UCU Industrial Action: Frequently Asked Questions for students
UCU, the trades union for academic staff, is undertaking strike action on a number of days over four weeks, starting on 20 February. This industrial action is part of an ongoing national dispute relating to staff pay increases from 2019.
UAL will do everything possible to minimise any disruption to your studies. You should come into college as usual. Your course team will let you know about any changes to your timetable or assessment arrangements.
We have also prepared a document with answers to frequently asked questions to help support you and respond to the questions you have been raising.
1. Why have UCU voted for industrial action?
Pay for academic staff is negotiated on a UK-wide level between the Universities and Colleges Employers Association (UCEA), which is the body which represents 174 universities nationally, including UAL, and UCU, the trades union for academic staff.
UCU at UAL have voted in favour of joining the ongoing industrial action in universities across the UK relating to a dispute over increases in pay. As well as the increase in pay, which UAL implemented in August 2019 and which constituted an rise in salaries above inflation, UCU at a national level has raised concerns about contractual arrangements, workload and mental health as well as gender and ethnicity pay gaps.
UCEA has had constructive dialogue with the trade unions on all these areas and made meaningful and substantial proposals. We hope that UCU will accept UCEA’s offer to make progress on these important issues and avoid the need for a strike.
2. What is UAL’s position on the concerns being raised by UCU?
We don’t accept the claims that the UAL branch of UCU have made regarding the issues above, and have written to them directly to tell them that. Read more about our reply to each claim.
We do understand academic staff concerns about academic workload. We have offered to work with UCU to address this issue collectively. This offer has yet to be taken up. In the meantime, we aim to introduce several measures to reduce staff workload, ready for the new academic year. First, we will complete our work on academic workload and progression. Second, we will standardise remission hours for course leaders to allow them the time to undertake this. We will also specifically measure the academic staff experience through a new survey. Our existing actions to reduce workload have and will continue to include employing more academic staff.

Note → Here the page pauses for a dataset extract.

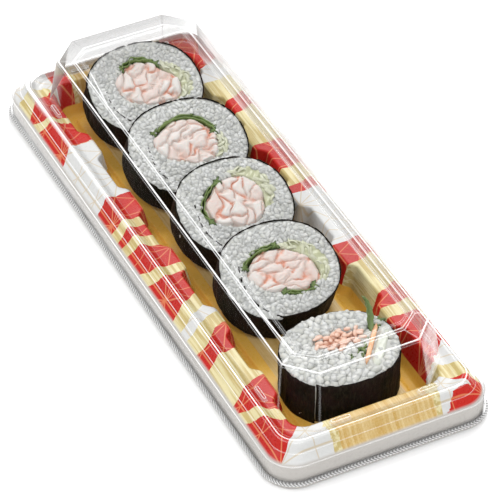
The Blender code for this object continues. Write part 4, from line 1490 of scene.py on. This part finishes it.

UCU raise other concerns in their dispute. Many of these are not relevant to UAL, because we perform well against sector comparators on pay and conditions. Since 2009, staff have seen a real-terms pay increase against official measures. Our gender pay gap is already one of the smallest in the sector, though we are working to eliminate this gap entirely, and we will be addressing our ethnicity pay gap through UAL’s Race Equality Charter work. Finally, our Security of Employment agreement was agreed with UCU to address and create contractual arrangements with HPL staff.
UAL has always been open to maintaining dialogue with UCU and address their concerns. UAL is committed to a work environment where all staff feel valued and are treated fairly and with respect.
For these reasons we believe the call for industrial action is premature and the potential impact on the experience of our students cannot be underestimated. We encourage UCU to re-enter negotiations with UCEA to work on the areas of concern.
3. How is UAL supporting students during the strike?
The University will do everything possible to mitigate the impact of any industrial action taken by staff on your course. Your course team will let you know about any changes to your timetable as a result of strike action.
If you are dissatisfied with the arrangements that are put in place you can submit a formal complaint. Information about the complaints procedure is at:
4. Do I still come into university during the strike days?
You should come into College as usual and your course team will let you know about any changes to your timetable or assessment arrangements.
5. Will my lectures and other classes be rescheduled?
Your course team will let you know about any changes to your timetable including rescheduling of classes if this is required.
6. Can I claim compensation for changes to my timetable during the strikes?
Your course team will let you know about any changes to your timetable as a result of strike action. The University will do everything possible to mitigate the impact of any industrial action taken by staff on your course. If you are dissatisfied with the arrangements that are put in place you can submit a formal complaint. Information about the complaints procedure is at:
7. Can I cross a picket line to come into university?
You may find that some staff on strike protest outside the building, forming what is called a picket line. People on the picket line must not prevent students from entering the university buildings if they wish to do so.